Archaeological excavations of closets for skinny jeans, etc. are enlightening.
As poundage slinks away, the search for something that fits is complicated by the financial difficulties inherent to an authentic Misery Diet. Buying new is out of the question. The first places to reduce in size are the places you least want to lose mass. Packrats will enjoy some walks down Memory Lane while searching for their 5th grade training bra and maternity underpants.
Packrats will further enjoy reliving their youth from the Wannabee Hippy, Disco Queen, Professional Mom, Bringing Home the Bacon and Frying It Up in the Pan, Earth Mother, Diva, and, finally, Wild-Eyed Menopausal Running with Wolves Harpie fashion eras. This aspect of the Misery Diet can be fun especially if you start mixing and matching genres and blocking out the PTSD aspects of the Misery Diet by spending hours pondering what part of sequined turtleneck with loaf-of-bread-sized shoulder pads was a good idea. Non-packrats will further accelerate stress levels by realizing a need to learn complicated sewing techniques to facilitate alteration of clothes.
Not exactly Freudian or Jungian analysis, pondering early fashion choices will, if allowed, shine a light on parts of one’s psyche better left moldering in the dark.
Nutrition needs eat up savings on groceries.

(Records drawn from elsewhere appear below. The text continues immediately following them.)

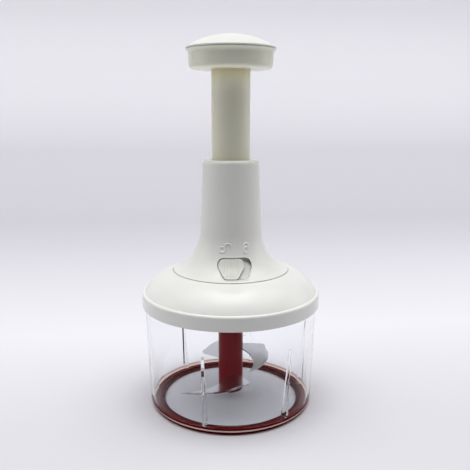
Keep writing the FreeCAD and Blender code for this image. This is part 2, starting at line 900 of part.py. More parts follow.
def make_plunger_foot():
    """Flange that slides along the housing's rails, with a sleeve up inside
    the tube. One notch lets the lock's tongue through."""
    inner = foot_sleeve_radius - foot_sleeve_wall
    foot = ring(foot_radius, inner, foot_bottom, foot_top)
    foot = foot.fuse(ring(foot_sleeve_radius, inner, foot_bottom, nut_bottom))
    notches = around(foot_slot(rail_radius, rail_thickness), rail_count, rail_turn())
    gate = foot_slot(tongue_tip_radius, tongue_arm_width)
    notches.append(spun(gate, LOCK_SIDE - lock_travel / 2))
    return foot.cut(notches + lug_boxes(screw_play)).removeSplitter()


def foot_slot(radius, width):
    """Slot in the foot's flange for something this wide that starts at a radius."""
    wide = width + 2 * key_play
    slot = Part.makeBox(foot_radius, wide, foot_thickness)
    slot.translate(Vec(radius - part_gap, -wide / 2, foot_bottom))
    return slot


def make_plunger_tube():
    tube = rod(tube_radius, foot_top, tube_top)
    tube = tube.cut(rod(tube_bore_radius, foot_top, nut_top))
    tube = tube.cut(rod(tube_bore_radius - tube_step, nut_top, tube_top - tube_plug))
    holes = [rod(screw_radius + screw_play, tube_top - tube_plug, tube_top, x, y)
             for x, y in knob_screw_places()]
    return tube.cut(holes)


def knob_screw_places():
    turns = [screw_turn + 360.0 * i / knob_screw_count for i in range(knob_screw_count)]
    return [polar(knob_screw_circle, turn) for turn in turns]


def knob_inside(z):
    """Radius of the knob's inner wall at height z."""
    share = (z - knob_bottom - knob_edge) / (knob_height - knob_edge)
    outer = knob_bottom_radius + (knob_side_radius - knob_bottom_radius) * share
    return outer - knob_wall


def knob_lip():
    """Concave arc that leaves the knob's side upright and flares to the lip."""
    out = knob_lip_radius - knob_side_radius
    rise = knob_lip_height - knob_lip_edge
    reach = (out ** 2 + rise ** 2) / (2 * out)
    half = math.atan2(out, rise)
    low = knob_top - knob_lip_height
    middle = (knob_side_radius + reach * (1 - math.cos(half)), low + reach * math.sin(half))
    return middle, (knob_lip_radius, knob_top - knob_lip_edge)


def make_knob_body():
    """Hollow palm knob whose side flares out to a lip, with a socket for the tube."""
    e = knob_edge
    k = bend(e)
    r = knob_bottom_radius
    socket = tube_radius + press_gap
    socket_outer = socket + knob_wall
    body = turned(
        (socket, knob_bottom),
        (r - e, knob_bottom),
        ((r - k, knob_bottom + k), (r, knob_bottom + e)),
        (knob_side_radius, knob_top - knob_lip_height),
        knob_lip(),
        (knob_lip_radius, knob_top),
        (knob_inside(knob_top), knob_top),
        (knob_inside(knob_bottom + knob_floor), knob_bottom + knob_floor),
        (socket_outer, knob_bottom + knob_floor),
        (socket_outer, tube_top + knob_floor),
        (0, tube_top + knob_floor),
        (0, tube_top),
        (socket, tube_top),
    )
    holes = [rod(screw_radius + screw_play, tube_top, tube_top + knob_floor, x, y)
             for x, y in knob_screw_places()]
    return body.cut(holes)


def cap_dome(inset, radius):
    """Height of the cap's dome at this radius, moved in by inset."""
    sphere = (cap_radius ** 2 + cap_rise ** 2) / (2 * cap_rise)
    centre = knob_top + seam_gap + cap_rim + cap_rise - sphere
    return centre + math.sqrt((sphere - inset) ** 2 - radius ** 2)


def make_knob_cap():
    """Domed cap that snaps into the knob by its skirt and overhangs it a little."""
    low = knob_top + seam_gap
    skirt_low = knob_top - cap_skirt
    skirt_outer = knob_inside(skirt_low) - press_gap
    skirt_inner = skirt_outer - knob_wall / 2
    e = cap_rim
    return turned(
        (skirt_inner, skirt_low),
        (skirt_outer, skirt_low),
        (skirt_outer, low),
        (cap_radius - e / 2, low),
        (cap_radius, low + e / 2),
        (cap_radius, low + e),
        ((cap_radius - bend(e), cap_dome(0, cap_radius - e) - bend(e)),
         (cap_radius - e, cap_dome(0, cap_radius - e))),
        ((cap_radius / 2, cap_dome(0, cap_radius / 2)), (0, cap_dome(0, 0))),
        (0, cap_dome(cap_wall, 0)),
        ((skirt_inner / 2, cap_dome(cap_wall, skirt_inner / 2)),
         (skirt_inner, cap_dome(cap_wall, skirt_inner))),
    )


def make_knob_screws():
    top = tube_top + knob_floor
    length = knob_floor + tube_plug - end_gap
    screws = []
    for x, y in knob_screw_places():
        shank = rod(screw_radius, top - length, top, x, y)
        head = rod(screw_head_radius, top, top + screw_head_height, x, y)
        screws.append(head.fuse(shank))
    return Part.makeCompound(screws)


def make_return_spring():
    """Open coil from the bearing plate up to the nut."""
    low = plate_top + wire_radius + press_gap
    high = nut_bottom - wire_radius - press_gap
    coil = Part.makeLongHelix((high - low) / spring_coils, high - low, spring_radius)
    coil.translate(Vec(0, 0, low))
    start = Vec(spring_radius, 0, low)
    wire = Part.Wire(Part.Circle(start, Vec(0, 1, 0), wire_radius).toShape())
    return Part.Wire(coil).makePipeShell([wire], True, True)


def make_screws_from_below(places):
    screws = [screw_from_below(x, y, floor_bottom) for x, y in places]
    return Part.makeCompound(screws)


def make_nodes():
    blades = make_blades()
    nodes = {
        "bowl": make_bowl(),
        "base_ring": make_base_ring(),
        "centre_pin": make_centre_pin(),
        "blade_hub": make_hub(blades),
        "lid": make_lid(),
        "lid_seal": make_lid_seal(),
        "thrust_washer": make_thrust_washer(),
        "drive_cup": make_drive_cup(),
        "ratchet_driver": make_ratchet_driver(),
        "spiral_shaft": make_spiral_shaft(),
        "bearing_plate": make_bearing_plate(),
        "plate_screws": make_screws_from_below(plate_screw_places()),
        "housing": make_housing(),
        "housing_screws": make_screws_from_below(housing_screw_places()),
        "return_spring": make_return_spring(),
        "drive_nut": make_drive_nut(),
        "plunger_foot": make_plunger_foot(),
        "plunger_tube": make_plunger_tube(),
        "knob_body": make_knob_body(),
        "knob_screws": make_knob_screws(),
        "knob_cap": make_knob_cap(),
        "lock_button": make_lock_button(),
        "lock_slider": make_lock_slider(),
    }
    nodes.update(blades)
    return nodes


def main():
    os.makedirs("parts", exist_ok=True)
    for name, shape in sorted(make_nodes().items()):
        box = shape.BoundBox
        print(f"{name:16s} valid {shape.isValid()} solids {len(shape.Solids)}"
              f" volume {shape.Volume:9.1f} z {box.ZMin:7.2f} {box.ZMax:7.2f}")
        shape.exportStep(f"parts/{name}.step")


main()
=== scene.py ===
# %% [markdown]
# # A hand-press food chopper
# A clear bowl stands on a dark red rubber ring. A white domed lid with a
# flared neck sits on it, and a plunger with a palm knob comes out of the neck.
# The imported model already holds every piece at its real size, so this lesson
# dresses that frame: it remakes the visible shells with smooth, softly
# rounded surfaces, and gives every piece a finish. The finishes come first,
# then the pieces from the table upwards, and then paper, light and camera.

# %% Load the frame
import json
import math

import bmesh
import bpy
from mathutils import Matrix, Vector

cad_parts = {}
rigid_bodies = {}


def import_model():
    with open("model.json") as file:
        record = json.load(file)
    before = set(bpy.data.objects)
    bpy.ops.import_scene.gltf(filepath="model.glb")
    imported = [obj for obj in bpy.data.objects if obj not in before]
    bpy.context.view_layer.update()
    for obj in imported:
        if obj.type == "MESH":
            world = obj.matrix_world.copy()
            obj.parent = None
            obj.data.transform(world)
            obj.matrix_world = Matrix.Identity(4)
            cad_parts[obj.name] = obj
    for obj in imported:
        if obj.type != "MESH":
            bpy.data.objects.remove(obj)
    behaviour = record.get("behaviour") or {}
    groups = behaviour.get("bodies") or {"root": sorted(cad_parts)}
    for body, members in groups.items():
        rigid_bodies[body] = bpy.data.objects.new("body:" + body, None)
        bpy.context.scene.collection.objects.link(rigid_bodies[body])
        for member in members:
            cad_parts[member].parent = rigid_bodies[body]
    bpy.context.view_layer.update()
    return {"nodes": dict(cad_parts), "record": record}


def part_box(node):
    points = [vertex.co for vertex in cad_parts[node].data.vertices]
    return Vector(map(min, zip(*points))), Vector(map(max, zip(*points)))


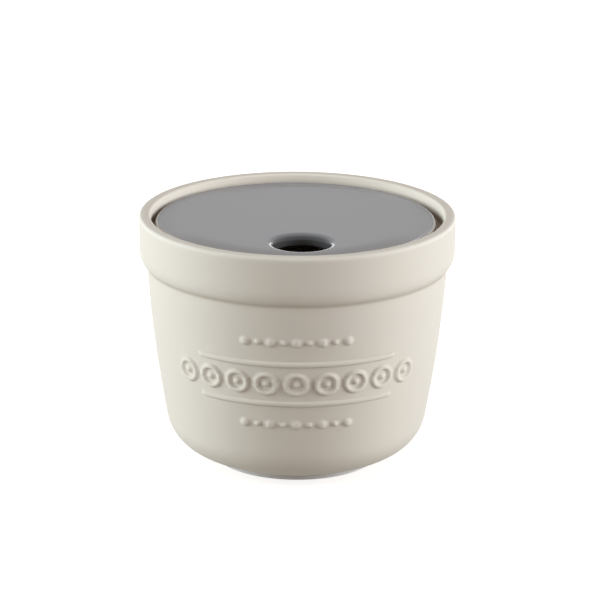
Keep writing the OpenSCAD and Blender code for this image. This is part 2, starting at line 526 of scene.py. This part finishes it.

An effective Misery Diet needs months to mature. As soon as it becomes evident that this is an authentic Misery Diet, it is necessary to buy various vitamin and herbal supplements lest one’s hair fall out and eyeballs turn yellow. Hydration is also an issue and bottled water can be damned expensive. (See note about financial distress.) To add further insult, the body may occasionally agree to be hungry, but will crave only out-of-season fruit, Godiva truffles, or leg-of-lamb with imported mint chutney.
Summary
The weight loss can be considerable and becoming a flamboyant anachronistic dresser does provide some amusement. Even so, I cannot recommend this method of weight loss. Proceed with caution.